Do we need to call usegment in scheduler? Can we call it just before returning to user-space instead? What does usegment do exactly (set stack-top, user segments)?

Break in swtch() again, and check that we are indeed switching to the other process's stack, and step through to the return from its call to yield() from trap().

Break in swtch() a few times to see that we're bouncing between two processes (based on their context address values).

How do we garbage-collect processes in xv6? Can't deallocate the stack we're running on right now. When does a process get deallocated? Back to process state diagram, ZOMBIE state. Why does exit pass children to init, rather than to its own parent?

How do we kill a process? Why not turn it into a ZOMBIE directly?

Wrap-up

More sophisticated operating systems usually allow multiple threads of control in a process. How could we do this for xv6? Each thread would have its own user-space stack in the process address space. There would be a few more system calls: perhaps thread_fork(), thread_exit(), and thread_wait(). The kernel would have to split struct proc into a structure describing overall process resources (address space and open files), and a kernel stack and set of saved registers per thread. That way multiple threads from a process could be executing system calls inside the kernel.

How would a context switch between threads differ from a context switch between processes?

Added complication with kernel threads: concurrent syscalls?

We could also implement threads in user-space (maybe even pre-emptive with a periodic interrupt like SIGALRM). What's the difference? What do we gain from kernel threads?

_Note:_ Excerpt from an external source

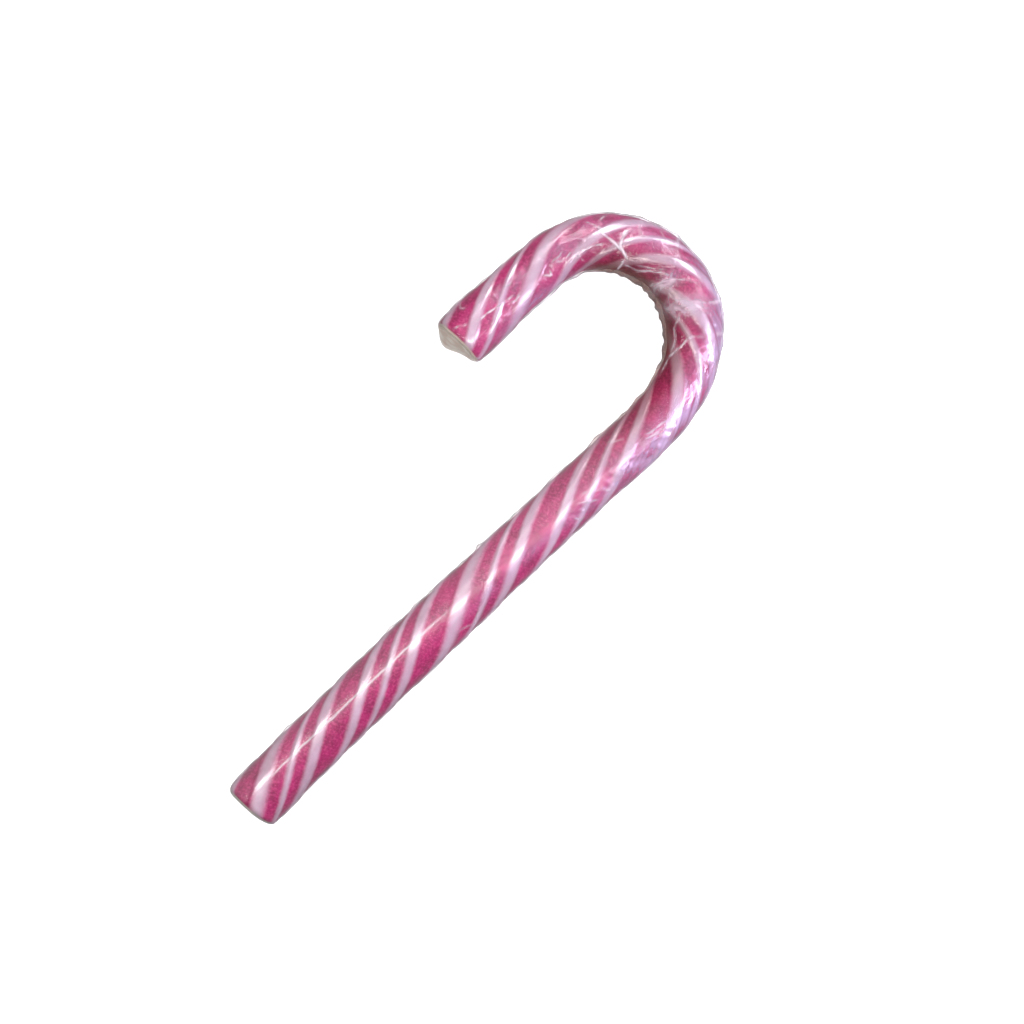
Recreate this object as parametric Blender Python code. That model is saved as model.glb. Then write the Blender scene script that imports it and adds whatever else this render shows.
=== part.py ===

We've seen the complete story of how xv6 switches between user processes. This is the concrete realization of the virtual CPU abstraction. The core mechanism is swtch(), which saves and restores thread register state and thus switches stacks (ESP) and changes the control flow (EIP). We also saw a bit of what it takes to integrate thread switching with the concurrency brought by multiple CPUs and by interrupts.